[Start of Input]

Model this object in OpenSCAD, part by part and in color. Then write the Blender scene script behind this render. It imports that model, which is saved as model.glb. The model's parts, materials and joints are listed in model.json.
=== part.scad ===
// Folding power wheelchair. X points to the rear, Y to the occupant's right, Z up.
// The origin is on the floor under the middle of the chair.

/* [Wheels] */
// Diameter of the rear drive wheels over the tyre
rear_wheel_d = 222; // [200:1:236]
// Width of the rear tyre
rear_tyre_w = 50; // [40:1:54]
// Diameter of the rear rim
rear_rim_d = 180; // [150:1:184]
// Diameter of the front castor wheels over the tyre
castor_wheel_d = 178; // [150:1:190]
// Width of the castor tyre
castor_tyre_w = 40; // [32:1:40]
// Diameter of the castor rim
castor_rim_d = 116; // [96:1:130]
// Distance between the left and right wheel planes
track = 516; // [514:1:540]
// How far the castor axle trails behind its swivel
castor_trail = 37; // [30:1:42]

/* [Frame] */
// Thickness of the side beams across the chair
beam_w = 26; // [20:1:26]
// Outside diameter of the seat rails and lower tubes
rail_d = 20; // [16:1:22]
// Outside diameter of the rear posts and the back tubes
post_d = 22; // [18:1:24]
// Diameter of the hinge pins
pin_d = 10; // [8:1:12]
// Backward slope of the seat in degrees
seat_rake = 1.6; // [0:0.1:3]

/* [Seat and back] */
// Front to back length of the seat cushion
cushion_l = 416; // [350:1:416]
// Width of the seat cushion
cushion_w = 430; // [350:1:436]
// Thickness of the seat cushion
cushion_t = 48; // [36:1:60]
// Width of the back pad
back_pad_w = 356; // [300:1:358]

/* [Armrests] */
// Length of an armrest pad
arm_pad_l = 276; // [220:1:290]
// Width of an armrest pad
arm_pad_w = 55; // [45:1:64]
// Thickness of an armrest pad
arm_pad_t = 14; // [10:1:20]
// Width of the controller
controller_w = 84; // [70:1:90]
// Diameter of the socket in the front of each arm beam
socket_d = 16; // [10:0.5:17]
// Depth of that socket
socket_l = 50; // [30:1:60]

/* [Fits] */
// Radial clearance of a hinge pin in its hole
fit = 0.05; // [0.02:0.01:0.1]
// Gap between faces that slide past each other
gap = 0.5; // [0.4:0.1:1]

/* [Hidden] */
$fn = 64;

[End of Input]
[Start of Input]

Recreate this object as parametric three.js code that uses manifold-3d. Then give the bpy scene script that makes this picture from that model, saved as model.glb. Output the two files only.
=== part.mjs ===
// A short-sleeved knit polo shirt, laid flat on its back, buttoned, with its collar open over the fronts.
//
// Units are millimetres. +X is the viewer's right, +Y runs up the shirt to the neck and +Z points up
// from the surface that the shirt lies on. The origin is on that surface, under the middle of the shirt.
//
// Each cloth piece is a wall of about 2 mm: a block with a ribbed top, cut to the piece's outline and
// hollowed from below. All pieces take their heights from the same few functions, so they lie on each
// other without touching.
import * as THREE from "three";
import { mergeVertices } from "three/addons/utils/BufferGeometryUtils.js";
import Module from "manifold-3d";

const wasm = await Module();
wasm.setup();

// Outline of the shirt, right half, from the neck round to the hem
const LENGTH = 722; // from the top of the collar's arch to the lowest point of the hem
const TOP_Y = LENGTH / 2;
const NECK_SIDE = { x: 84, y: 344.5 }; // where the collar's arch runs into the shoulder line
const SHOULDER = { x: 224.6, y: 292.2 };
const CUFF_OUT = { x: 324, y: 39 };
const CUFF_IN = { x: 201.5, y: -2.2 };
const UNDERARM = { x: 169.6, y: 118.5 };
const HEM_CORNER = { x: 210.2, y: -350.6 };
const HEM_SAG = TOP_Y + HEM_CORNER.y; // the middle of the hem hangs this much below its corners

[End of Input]

Aim of the exercise - Using the records above, copy each line that contains "from".

Answer to this problem -
Recreate this object as parametric three.js code that uses manifold-3d. Then give the bpy scene script that makes this picture from that model, saved as model.glb. Output the two files only.
// from the surface that the shirt lies on. The origin is on that surface, under the middle of the shirt.
// hollowed from below. All pieces take their heights from the same few functions, so they lie on each
import * as THREE from "three";
import { mergeVertices } from "three/addons/utils/BufferGeometryUtils.js";
import Module from "manifold-3d";
// Outline of the shirt, right half, from the neck round to the hem
const LENGTH = 722; // from the top of the collar's arch to the lowest point of the hem